La procedura usata per riportare la ciotola allo stato relativamente neutrale, dopo il suo utilizzo, prevede la macinatura di un pugno di riso bianco ed insapore, ripetuta per un certo numero di volte. Questo, insinuandosi nelle infinite intercapedini dovrebbe, secondo l’idea, portarsi via i residui e le sgradite rimanenze. Tale procedura, in modo particolare, viene caldamente consigliata subito dopo l’acquisto, per rimuovere gli inevitabili depositi della polvere di basalto, che altrimenti finirebbe digerita assieme al resto.
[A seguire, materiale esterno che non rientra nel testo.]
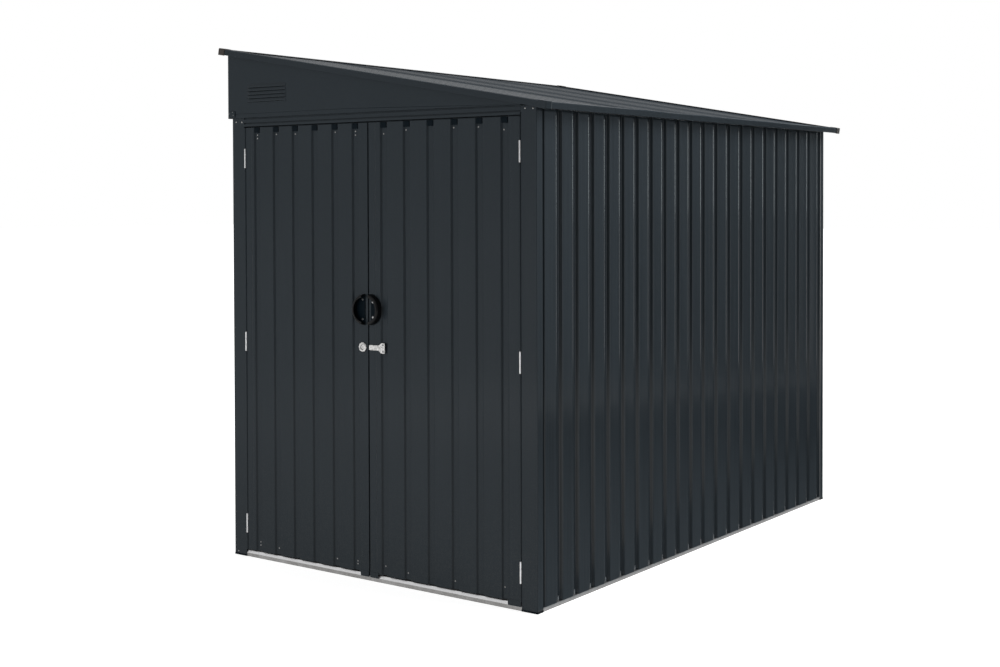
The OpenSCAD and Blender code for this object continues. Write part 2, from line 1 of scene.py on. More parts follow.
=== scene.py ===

Problema non presente, questo è ovvio, nei falsi molcajete fatti di cemento, qualche volta acquistati, per errore, da turisti inconsapevoli.
Il mortaio da cucina esiste, come utensile, a tutte le latitudini ed in ogni nazione del mondo. È come se questo gesto, di macinare gli ingredienti, conducesse allo stato di una calma superiore, l’attimo meditativo prima dell’incontro con i commensali. In Giappone, altra terra in cui l’artigianato delle cose semplici ha una spiccata componente culturale, il mortaio viene chiamato suribachi (すり鉢) ed il pestello surikogi (すりこぎ). La versione contemporanea di tale oggetto può essere fatta risalire, senza particolari differenze estetiche, fino a ritrovamenti archeologici dell’epoca Kamakura (1185–1333). Tesori nazionali questi, quasi nuovi nell’aspetto. Benché i materiali usati per la costruzione, stavolta, siano decisamente meno imperituri della pietra mesoamericana: legno e ceramica, semplicemente. La ciotola giapponese presenta un aspetto assai particolare. Il suo interno è zigrinato, come se si trattasse di una sorta di grattugia, al fine di tritare meglio i semi di sesamo, le alghe, il pesce o i funghi shirataki. Sono molte le delizie che traggono l’origine da questo strumento, dal ganmodoki, tofu fritto e insaporito con verdure, al condimento per la shiraae, un’insalata mista con carote, spinaci, patate schiacciate e fagioli verdi.